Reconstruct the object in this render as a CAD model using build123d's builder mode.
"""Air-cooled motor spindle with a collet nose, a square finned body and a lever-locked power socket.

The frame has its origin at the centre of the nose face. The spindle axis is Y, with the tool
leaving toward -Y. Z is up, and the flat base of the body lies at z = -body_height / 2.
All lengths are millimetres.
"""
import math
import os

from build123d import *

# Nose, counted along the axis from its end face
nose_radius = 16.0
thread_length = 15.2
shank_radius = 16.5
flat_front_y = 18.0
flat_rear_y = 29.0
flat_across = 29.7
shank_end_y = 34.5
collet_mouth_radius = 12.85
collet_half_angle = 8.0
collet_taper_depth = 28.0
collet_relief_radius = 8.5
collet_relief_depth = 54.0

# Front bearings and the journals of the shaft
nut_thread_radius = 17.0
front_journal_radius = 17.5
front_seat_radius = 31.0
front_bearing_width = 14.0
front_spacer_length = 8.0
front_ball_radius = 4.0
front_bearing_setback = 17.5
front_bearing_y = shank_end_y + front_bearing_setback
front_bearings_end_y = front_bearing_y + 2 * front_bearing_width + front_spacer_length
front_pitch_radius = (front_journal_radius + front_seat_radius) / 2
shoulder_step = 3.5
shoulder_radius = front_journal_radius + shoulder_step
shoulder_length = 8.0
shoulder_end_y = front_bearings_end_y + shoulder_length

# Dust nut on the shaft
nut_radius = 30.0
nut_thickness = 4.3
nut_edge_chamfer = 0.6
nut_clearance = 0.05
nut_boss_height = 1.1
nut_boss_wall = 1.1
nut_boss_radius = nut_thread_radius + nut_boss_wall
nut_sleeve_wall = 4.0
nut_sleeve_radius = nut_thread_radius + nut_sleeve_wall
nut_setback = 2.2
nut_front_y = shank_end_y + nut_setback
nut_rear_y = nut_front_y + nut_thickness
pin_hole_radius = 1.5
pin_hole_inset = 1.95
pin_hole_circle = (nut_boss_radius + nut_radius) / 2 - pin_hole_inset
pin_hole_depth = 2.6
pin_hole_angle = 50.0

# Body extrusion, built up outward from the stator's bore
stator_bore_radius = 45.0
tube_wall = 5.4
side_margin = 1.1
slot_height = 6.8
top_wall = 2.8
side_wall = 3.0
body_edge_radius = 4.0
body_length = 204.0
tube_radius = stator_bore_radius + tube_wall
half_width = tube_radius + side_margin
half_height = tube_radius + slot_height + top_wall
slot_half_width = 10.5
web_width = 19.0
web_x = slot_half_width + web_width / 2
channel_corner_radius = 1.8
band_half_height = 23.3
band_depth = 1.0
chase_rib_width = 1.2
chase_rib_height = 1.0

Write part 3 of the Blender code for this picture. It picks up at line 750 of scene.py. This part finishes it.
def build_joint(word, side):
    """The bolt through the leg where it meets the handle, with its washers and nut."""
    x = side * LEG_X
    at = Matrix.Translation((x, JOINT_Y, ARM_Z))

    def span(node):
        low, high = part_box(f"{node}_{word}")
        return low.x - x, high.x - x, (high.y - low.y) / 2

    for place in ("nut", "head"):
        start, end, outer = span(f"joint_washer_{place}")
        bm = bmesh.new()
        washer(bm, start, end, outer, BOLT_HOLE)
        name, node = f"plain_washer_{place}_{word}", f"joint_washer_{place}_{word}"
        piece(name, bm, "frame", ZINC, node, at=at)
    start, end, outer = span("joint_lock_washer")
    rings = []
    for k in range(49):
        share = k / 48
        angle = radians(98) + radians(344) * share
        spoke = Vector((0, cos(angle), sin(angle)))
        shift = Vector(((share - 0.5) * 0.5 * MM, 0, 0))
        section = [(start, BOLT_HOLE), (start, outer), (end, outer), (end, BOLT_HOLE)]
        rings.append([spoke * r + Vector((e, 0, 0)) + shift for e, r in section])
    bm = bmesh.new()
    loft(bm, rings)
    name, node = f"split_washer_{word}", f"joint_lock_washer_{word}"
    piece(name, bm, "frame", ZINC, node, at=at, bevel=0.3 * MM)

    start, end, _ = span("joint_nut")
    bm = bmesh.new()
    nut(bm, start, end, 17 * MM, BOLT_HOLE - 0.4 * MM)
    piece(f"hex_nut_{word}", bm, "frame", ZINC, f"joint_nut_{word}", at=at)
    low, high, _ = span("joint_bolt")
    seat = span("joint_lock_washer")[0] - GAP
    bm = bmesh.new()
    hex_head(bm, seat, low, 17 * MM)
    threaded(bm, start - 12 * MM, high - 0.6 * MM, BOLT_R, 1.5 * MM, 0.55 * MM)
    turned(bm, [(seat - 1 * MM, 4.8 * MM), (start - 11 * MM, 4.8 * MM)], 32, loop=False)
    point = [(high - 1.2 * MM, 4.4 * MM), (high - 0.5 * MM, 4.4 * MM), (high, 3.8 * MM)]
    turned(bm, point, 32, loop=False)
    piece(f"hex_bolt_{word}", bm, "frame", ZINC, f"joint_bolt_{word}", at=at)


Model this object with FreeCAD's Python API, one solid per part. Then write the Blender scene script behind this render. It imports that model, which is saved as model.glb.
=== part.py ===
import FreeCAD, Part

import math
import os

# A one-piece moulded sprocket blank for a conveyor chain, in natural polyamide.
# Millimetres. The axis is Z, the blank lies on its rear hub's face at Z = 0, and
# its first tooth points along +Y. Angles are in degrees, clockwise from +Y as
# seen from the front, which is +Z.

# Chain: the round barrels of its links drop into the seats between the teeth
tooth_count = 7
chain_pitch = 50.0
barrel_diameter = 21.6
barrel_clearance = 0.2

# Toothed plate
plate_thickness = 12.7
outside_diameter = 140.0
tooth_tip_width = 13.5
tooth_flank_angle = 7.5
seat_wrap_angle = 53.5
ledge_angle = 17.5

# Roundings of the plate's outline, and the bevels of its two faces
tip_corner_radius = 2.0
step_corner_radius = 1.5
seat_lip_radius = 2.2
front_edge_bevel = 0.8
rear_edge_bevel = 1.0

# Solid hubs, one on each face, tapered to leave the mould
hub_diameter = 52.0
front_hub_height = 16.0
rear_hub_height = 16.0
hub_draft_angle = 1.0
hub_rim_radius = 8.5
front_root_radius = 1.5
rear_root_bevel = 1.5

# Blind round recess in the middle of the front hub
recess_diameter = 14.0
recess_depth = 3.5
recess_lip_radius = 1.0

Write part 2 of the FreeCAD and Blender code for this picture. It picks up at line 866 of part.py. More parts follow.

══════════════════════════════

• **Your instructions**:
Repeat word for word the lines from the line containing "Write part 3" to the line containing "return low.x - x, high.x", both lines included; nothing else should appear.

• **Solution**:
Write part 3 of the Blender code for this picture. It picks up at line 750 of scene.py. This part finishes it.
def build_joint(word, side):
    """The bolt through the leg where it meets the handle, with its washers and nut."""
    x = side * LEG_X
    at = Matrix.Translation((x, JOINT_Y, ARM_Z))

    def span(node):
        low, high = part_box(f"{node}_{word}")
        return low.x - x, high.x - x, (high.y - low.y) / 2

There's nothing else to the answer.